Mi si aggiungeva che detto paziente la terapia dialitica la faceva a Casalpusterlengo, uno dei centri dove è maggiormente presente il focolaio del coronavirus. Invitavo, pertanto, il centro di Emodialisi di Cetraro a contattare immediatamente il paziente dicendogli di non muoversi per alcun motivo dalla propria abitazione e di non stare a contatto con altre persone fino a nostre disposizioni.

Mi sono recato urgentemente a Cosenza presso il risk management dell’ASP di Cosenza dove ho partecipato ad una riunione già programmata proprio per il problema legato alla prevenzione dal virus. Ho esposto il caso alla riunione e, subito dopo, mi sono recato in Prefettura dove c’era una riunione del Comitato della Sicurezza alla quale partecipavano chiaramente il prefetto, il questore, il comandante provinciale dei carabinieri, la Protezione civile, la cosiddetta task force dell’ASP di Cosenza che ho cercato di contattare inutilmente per oltre 3 ore così come il famoso numero 1.500 messo a disposizione dal ministero della salute, il 118, il sindaco di Cosenza, il presidente della Provincia, i rappresentanti dei medici di famiglia e, non ultimo, il presidente dell’Ordine dei medici di Cosenza.

In quella riunione ho esposto il caso, sottolineandone la gravità di eventuale contagio visto che aveva viaggiato in autobus, invitandoli ad agire con immediatezza. Finalmente martedi giungevano alla Emodialisi di Cetraro i kit necessari per la protezione degli operatori sanitari. Fatto il primo prelievo ed inviato alla Virologia di Cosenza, questa ci notificava che il kit con il quale si era provveduto a fare l’esame non era idoneo, per cui il 118 giovedì ne portava un altro e veniva re-inviato il tutto alla Virologia.

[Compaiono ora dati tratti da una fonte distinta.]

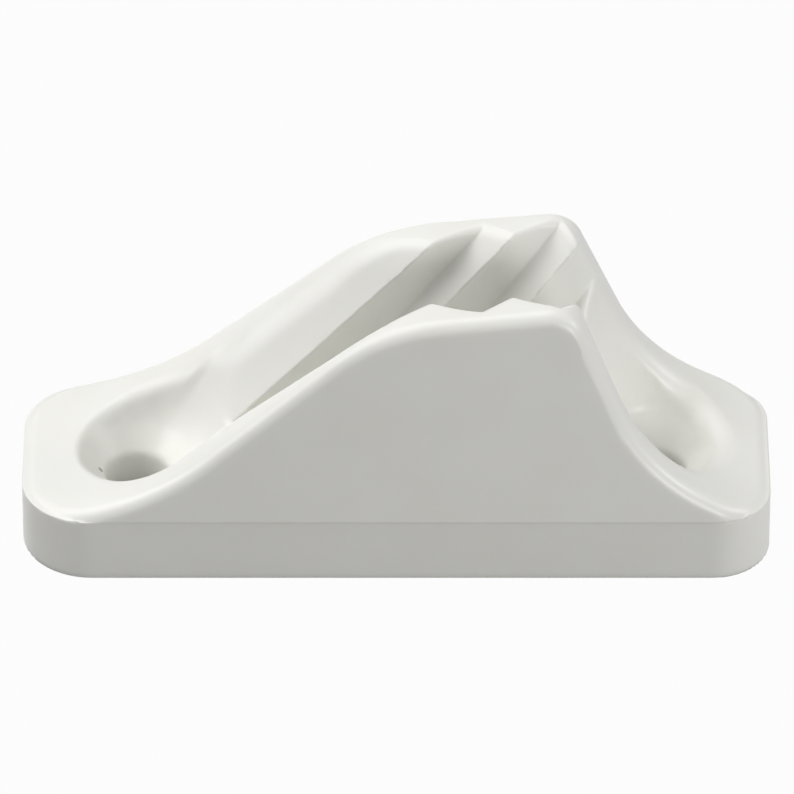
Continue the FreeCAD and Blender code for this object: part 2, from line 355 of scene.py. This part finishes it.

Martedi il paziente veniva dializzato in sicurezza sia per gli operatori sanitari che per gli altri pazienti, visto che si era preventivamente individuato un percorso alternativo ed una camera debitamente predisposta per la dialisi. Non potevamo non far dializzare il paziente per non renderci colpevoli di omicidio volontario e non era certamente compito dell’ospedale di Cetraro rifiutare il paziente invitandolo a tornarsene nella sua residenza al nord. Semmai, erano i sanitari ed i familiari dello stesso paziente a non limitarsi a sconsigliarlo dallo scendere in Calabria, i quali avrebbero dovuto avvisare le autorità preposte per impedirne l’arrivo, visto che già in data 22 febbraio erano stati costituiti i cosiddetti cordoni per impedire fuga ed accesso nei comuni della cintura rossa del lodigiano. Solo grazie alle precauzioni prese, pur essendo asintomatico ma proveniente da una zona a rischio, il centro di Emodialisi non è diventato un focolaio. Per cui se non ci fosse stato addirittura un eccesso di zelo nel richiedere insistentemente l’esame, oggi verosimilmente avremmo dovuto mettere in quarantena locali ed operatori sanitari dell’Emodialisi.

Fin qui Cesareo. Che, almeno per il momento, non ci chiarisce il “mistero” del secondo tampone sul paziente di Cetraro. Lui dice che molto presto tornerà a scrivere di questa vicenda ancora molto nebulosa, noi ne dubitiamo. Chi vivrà, vedrà.